Choosing the right Estonian Business Register filing help

The safest choice is not the cheapest filing offer. It is the provider that can show regulatory credibility, understands remote founder needs, and works in a structured way.

Look for a provider that can explain exactly what is included, what documents are needed, what the likely timeline is, and whether the filing sits inside a wider compliance obligation. If the provider also supports company maintenance on an ongoing basis, that is often a practical advantage. Registry filings rarely happen in isolation over the life of a company.

It is also worth checking whether the provider is used to handling cases for non-residents and foreign shareholders. Remote company administration has its own friction points. A provider that understands those details will usually move faster and ask better questions earlier.

For founders who want operational certainty, Capture.ee fits this model because it combines licensed credibility, registry support, Estonian address service, and contact person solutions in one practical setup for remote companies.

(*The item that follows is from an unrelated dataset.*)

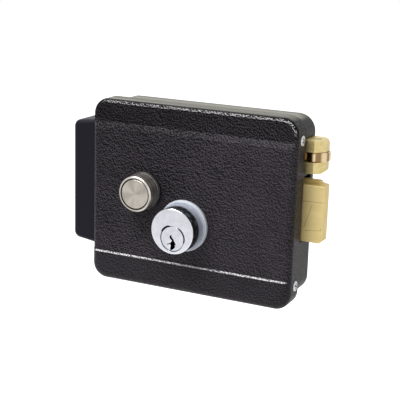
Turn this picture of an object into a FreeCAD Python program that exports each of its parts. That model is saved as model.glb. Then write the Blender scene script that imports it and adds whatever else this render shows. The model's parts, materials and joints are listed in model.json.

A smoother filing process starts before the form

Most registry problems are not caused by the register. They start earlier, when the company’s internal decisions, signatory setup, or local compliance arrangements are not aligned before filing begins.

That is the real reason filing help matters. It turns registry work from a last-minute admin task into a controlled compliance process. For remote founders, that means fewer delays, fewer corrections, and less time spent trying to decode procedural requirements from abroad.

If your Estonian company needs a change recorded, the smartest move is usually not to wait until the filing becomes urgent. Get the structure checked first, make sure the company data is consistent, and handle the submission in a way that will still make sense six months from now.